PDC designates certain alerts to be Urgent events that require immediate attention, for example, when agents become disabled or an application crashes. These cases need to be investigated as a failed background task or application crash could have resulted in data loss and remediation might be required.
Case Explorer
Case Explorer landing page displays all cases for which an event was received in the last seven days. They can be filtered type, impact and date.
To see cases for throttled events, filter Status by Open-ForcedElevatedKPI. To see urgent cases, apply filter on Is urgent column. After applying desired filters you can analyse details of problematic cases. To see all available information about an individual case, for instance from urgent category, open the case by clicking a link in Case ID column.
Case view
After opening a case, on the Overview tab you can see detailed information about the event which triggered its creation, list of Pega applications for which the event was recorded, whether it affects end users, background processing or services as well as occurrence trends. Additionally, you can see if case for the same event exists in other systems. Thanks to that you can for instance verify if a SQL query is underperforming only in production or in lower environments as well.
Origin tab provides additional information allowing to understand the alert, for instance name of the rule causing the issue or exception stack trace. Depending on event type additional tabs may be available, for instance database query related events have SQL Analysis tab allowing you to analyse the problematic SQL query or event.
Event Distribution tab displayed detailed trend graphs for the event together with a list of recent Pega application and platform updates allowing you to instantly spot possible correlations.
Events tab list all recent events that follow the same event pattern which led to creation of this case. You can use it to compare individual events for additional patterns or differences.
Insights tab displays detailed statistical analysis of events and their distribution according to event KPI. Please note that these statistics are generated from events received by PDC, therefore only events which have exceeded desired threshold are taken into account.
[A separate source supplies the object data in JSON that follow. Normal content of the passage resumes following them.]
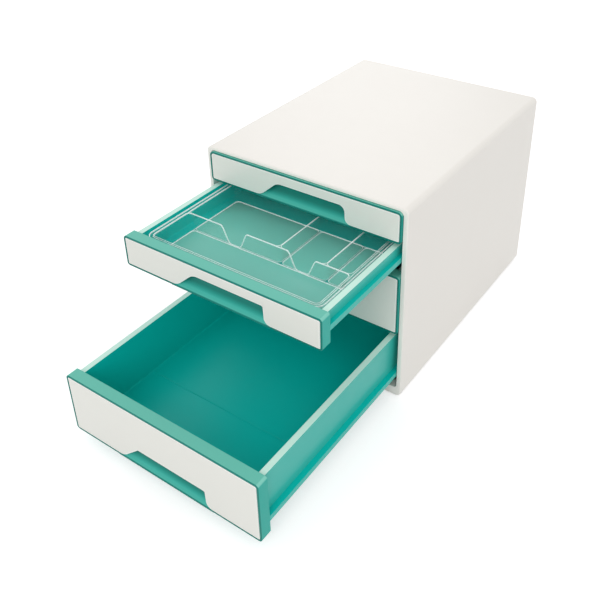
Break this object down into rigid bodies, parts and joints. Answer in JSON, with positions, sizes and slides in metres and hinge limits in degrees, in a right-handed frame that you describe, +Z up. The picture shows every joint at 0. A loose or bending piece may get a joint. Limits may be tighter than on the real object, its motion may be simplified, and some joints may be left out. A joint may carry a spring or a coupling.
{
  "type": "desktop drawer cabinet",
  "caption": "Desktop cabinet with shallow and deep sliding drawers, wave-shaped finger recesses in their white fronts and a clear organiser insert with a pen channel.",
  "frame": {"origin": "centre of the casing's footprint, on the surface that the feet stand on", "axes": "+Z up, the drawers open towards -Y, +X to the right of somebody behind the cabinet's fronts looking along +Y"},
  "size_m": [0.287, 0.627, 0.27],
  "materials": {
    "casing_white": "smooth satin gloss",
    "fascia_white": "smooth satin gloss",
    "front_teal": "satin gloss",
    "tray_teal": "satin gloss",
    "runner_white": "matte",
    "insert_clear": "clear, polished",
    "foot_rubber": "matte rubber"
  },
  "bodies": {
    "casing": {"casing_shell": "casing_white", "rear_panel": "casing_white", "runner_panel_left": "runner_white", "runner_panel_right": "runner_white", "foot_front_left": "foot_rubber", "foot_front_right": "foot_rubber", "foot_rear_left": "foot_rubber", "foot_rear_right": "foot_rubber"},
    "drawer_1": {"drawer_1_tray": "tray_teal", "drawer_1_front": "front_teal", "drawer_1_fascia": "fascia_white"},
    "drawer_2": {"drawer_2_tray": "tray_teal", "drawer_2_front": "front_teal", "drawer_2_fascia": "fascia_white", "organiser_insert": "insert_clear"},
    "drawer_3": {"drawer_3_tray": "tray_teal", "drawer_3_front": "front_teal", "drawer_3_fascia": "fascia_white"},
    "drawer_4": {"drawer_4_tray": "tray_teal", "drawer_4_front": "front_teal", "drawer_4_fascia": "fascia_white"}
  },
  "joints": [
    {"name": "drawer_1_slide", "type": "slide", "parent": "casing", "child": "drawer_1", "axis": [0, -1, 0], "range_m": [0, 0.27]},
    {"name": "drawer_2_slide", "type": "slide", "parent": "casing", "child": "drawer_2", "axis": [0, -1, 0], "range_m": [-0.152, 0.118]},
    {"name": "drawer_3_slide", "type": "slide", "parent": "casing", "child": "drawer_3", "axis": [0, -1, 0], "range_m": [0, 0.27]},
    {"name": "drawer_4_slide", "type": "slide", "parent": "casing", "child": "drawer_4", "axis": [0, -1, 0], "range_m": [-0.261, 0.009]}
  ]
}
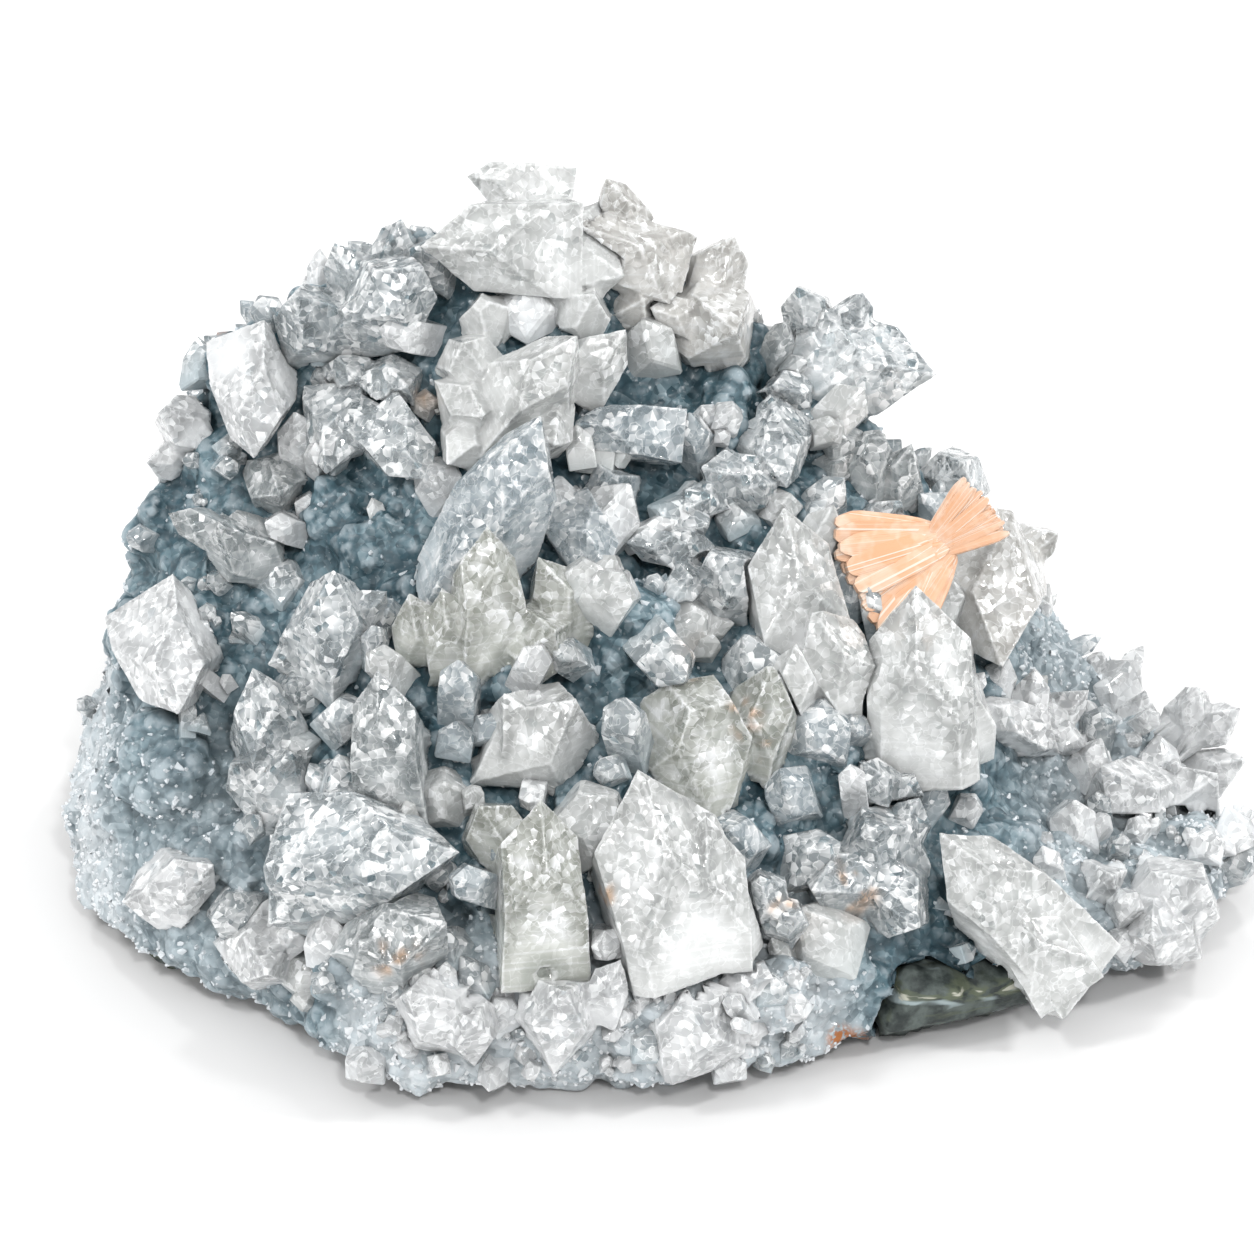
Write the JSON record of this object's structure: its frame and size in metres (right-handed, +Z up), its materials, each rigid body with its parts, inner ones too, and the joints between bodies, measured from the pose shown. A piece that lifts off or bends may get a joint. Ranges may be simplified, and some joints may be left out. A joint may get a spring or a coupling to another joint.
{
  "type": "apophyllite and stilbite cluster",
  "caption": "Mineral specimen: clear to milky pointed apophyllite crystals and peach stilbite sheaves on lumpy blue-grey chalcedony over basalt, lying on its flat base.",
  "frame": {"origin": "middle of the flat base that the basalt stands on", "axes": "+X along the specimen's length to the viewer's right, +Y to its broken back, +Z up; the crystals face -Y and up"},
  "size_m": [0.1526, 0.1054, 0.0893],
  "materials": {
    "chalcedony": "waxy, lumpy, blue-grey with paler edges",
    "basalt": "rough broken dark green-grey rock with pale bands",
    "apophyllite": "glassy faces, clear in the points and milky in the prisms, with crackle inside",
    "stilbite": "satin, peach, in fine blades"
  },
  "bodies": {
    "root": {"basalt_base": "basalt", "chalcedony_crust": "chalcedony", "barrel_crystal": "apophyllite", "tower_crystal": "apophyllite", "flat_topped_block": "apophyllite", "boulder_crystal": "apophyllite", "green_barrel": "apophyllite", "reclining_crystal": "apophyllite", "wing_spear": "apophyllite", "banded_spire": "apophyllite", "crown_crystals": "apophyllite", "pebble_crystal": "apophyllite", "shoulder_crystal": "apophyllite", "rose_block": "apophyllite", "tent_crystals": "apophyllite", "bank_outer": "apophyllite", "bank_hanging": "apophyllite", "bank_lower": "apophyllite", "bank_middle": "apophyllite", "striated_crystals": "apophyllite", "crown_right": "apophyllite", "pointing_crystal": "apophyllite", "blue_heart": "apophyllite", "middle_cluster": "apophyllite", "ridge_crystal": "apophyllite", "under_pebble": "apophyllite", "grey_pillars": "apophyllite", "right_edge_round": "apophyllite", "grey_blades": "apophyllite", "star_cluster": "apophyllite", "wing_white": "apophyllite", "wing_points": "apophyllite", "wing_druse": "apophyllite", "wing_round": "apophyllite", "wing_mass": "apophyllite", "lower_right_cluster": "apophyllite", "tower_foot": "apophyllite", "olive_spires": "apophyllite", "middle_stars": "apophyllite", "leaf_crystal": "apophyllite", "striped_crystal": "apophyllite", "left_round": "apophyllite", "vug_roof": "apophyllite", "left_edge_crystal": "apophyllite", "white_boulder": "apophyllite", "left_points": "apophyllite", "shelf_striped": "apophyllite", "lower_left_white": "apophyllite", "streaked_crystal": "apophyllite", "lip_left": "apophyllite", "lip_middle": "apophyllite", "lip_right": "apophyllite", "stained_cluster": "apophyllite", "stilbite_fan": "stilbite", "stilbite_brush": "stilbite", "stilbite_sliver": "stilbite"}
  },
  "joints": []
}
For this reason, this data cannot be used to assess general performance for instance of a service call because all calls which have been completed within the threshold were not taken into account.
PDC Scores
For production level systems, PDC Scores landing page is an attempt to assess general state of a system based on most important factors.
Three tabs are available and a separate score for each category is calculated and recommended remediation actions are listed:
- PDC Process Health assess active use of PDC for monitoring and resolving system issues. Low score here usually means that not enough attention is paid to actively monitoring system health in PDC.
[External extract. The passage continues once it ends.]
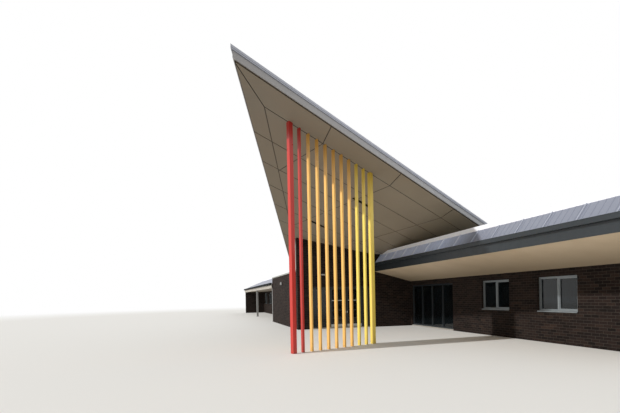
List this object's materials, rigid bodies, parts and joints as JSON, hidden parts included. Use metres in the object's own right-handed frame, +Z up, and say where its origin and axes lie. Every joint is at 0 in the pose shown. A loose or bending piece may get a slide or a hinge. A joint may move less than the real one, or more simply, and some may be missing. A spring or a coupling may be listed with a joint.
{
  "type": "school building",
  "caption": "School building with a raked triangular prow roof over its entry, a screen of red, amber and yellow posts, dark brick walls and metal eaves",
  "frame": {"origin": "middle of the building's plan extents, at the underside of the floor slab and the posts, on the ground", "axes": "+Z up; +Y runs north along the building's length; +X runs east along the entry wall; the entry faces -Y and the wing's eave faces -X"},
  "size_m": [15.8046, 39.68, 7.5734],
  "materials": {
    "brick": "dark charcoal-brown face brick with raked joints",
    "concrete": "steel-trowelled concrete",
    "frame": "satin grey powder-coated aluminium",
    "glass": "clear glass before dark rooms",
    "pale_lining": "pale painted sheet",
    "prow_lining": "warm grey fibre-cement sheet, matt",
    "prow_fascia": "light warm grey painted sheet metal",
    "prow_cap": "warm grey folded sheet metal",
    "gutter": "charcoal gutter and fascia, satin",
    "roof_metal": "blue-grey seamed roof sheet, satin",
    "roof_deck": "grey roof sheet, matt",
    "capping": "off-white folded capping",
    "structure": "grey primed steel",
    "light": "opal lamp cover in a pale case",
    "dark_slot": "black lamp slot",
    "downpipe": "pale painted pipe",
    "post_grey": "pale grey painted steel post",
    "red": "glossy red paint on steel",
    "amber": "glossy amber paint on steel",
    "yellow": "glossy yellow paint on steel"
  },
  "bodies": {
    "building": {"floor_slab": "concrete", "entry_wall_left": "brick", "entry_wall_head": "brick", "entry_wall_right": "brick", "entry_frame": "frame", "entry_glass": "glass", "low_wall": "brick", "low_roof": "roof_deck", "cappings": "capping", "wall_lights": "light", "corner_downpipe": "downpipe", "wing_wall_west": "brick", "wing_wall_south": "brick", "east_wall": "brick", "north_wall": "brick", "north_wall_west": "brick", "hall_wall_west": "brick", "window_frames": "frame", "screen_frame": "gutter", "wing_glass": "glass", "end_glass": "glass", "east_glass": "glass", "porch_glass": "glass", "wing_soffit": "pale_lining", "wing_fascia": "gutter", "skirt_roof": "roof_metal", "roof_deck": "roof_deck", "prow_frame": "structure", "prow_sheet": "roof_metal", "prow_fascia": "prow_fascia", "prow_cap": "prow_cap", "soffit_panels": "prow_lining", "dark_recesses": "dark_slot", "verandah_roof": "roof_metal", "verandah_ceiling": "pale_lining", "verandah_fascia": "pale_lining", "verandah_gutter": "gutter", "verandah_posts": "post_grey", "red_posts": "red", "amber_posts": "amber", "yellow_posts": "yellow"},
    "left_leaf": {"door_left": "frame", "door_left_glass": "glass"},
    "right_leaf": {"door_right": "frame", "door_right_glass": "glass"}
  },
  "joints": [
    {"name": "left_leaf_hinge", "type": "hinge", "parent": "building", "child": "left_leaf", "pos_m": [-2.43766, -6.135, 0.056], "axis": [0, 0, -1], "range_deg": [0, 90]},
    {"name": "right_leaf_hinge", "type": "hinge", "parent": "building", "child": "right_leaf", "pos_m": [-0.73766, -6.135, 0.056], "axis": [0, 0, 1], "range_deg": [0, 90]}
  ]
}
- Reliability assesses system stability based on state of important system services but it also calculates how many cases in production system could have been avoided by addressing them in lower environments before promoting code to production.
- Performance assesses browser and service response time trends as well as database score. Low score can indicate performance issues noticeable by end users which can lead to low satisfaction.
System Resources
Another good starting point when investigating system issues or simply monitoring its health are landing pages grouped under System Resources category.
Following landing pages are available:
- Database displays statistics for database size and growth trend for up to last 12 months. This is useful when unexpected or undesirable growth of database size occurs. Tables tab allows you to dig into statistics on individual table level including its size, row number of number of performed operations. Additionally you can check index information and their usage statistics. This is invaluable when investigating slow database queries. Query Stats allows you to identify globally most time consuming or frequent queries.
- Nodes list currently active system nodes together with their status and basic infromation.
- Resource Utilization displays graphs of CPU and Heap utilisation as well as requestor number for all nodes of specific type or an individual node. When you know a system issue occurred at a specific time, you can use this page to observe any abnormalities related to the event.
- Search Information displays search service state and index statistics.
- DSS List displays Dynamic System Setting instances together with their value and update time allowing you to track and asses changes thereof.
- JVM Monitoring displays graph related to JVM memory usage, for instance garbage collection runs and is useful when investigating memory related issues, for instance out of memory errors.
Background Processing
Background Processing landing page displays information about state of different types of background tasks.
Information about Agents, Agent queues, Job Schedulers, Listeners and Queue Processors are available. Information available is similar to what can be found in Admin Studio of Pega, with the added advantage of PDC also collecting historical data. This allows you to for instance identify time of day when a Queue Processor receives most items to process or when most of them end up in broken queue, or monitor state and performance of a Job Scheduler. This is extremely useful especially in production systems where direct access to Pega is very limited.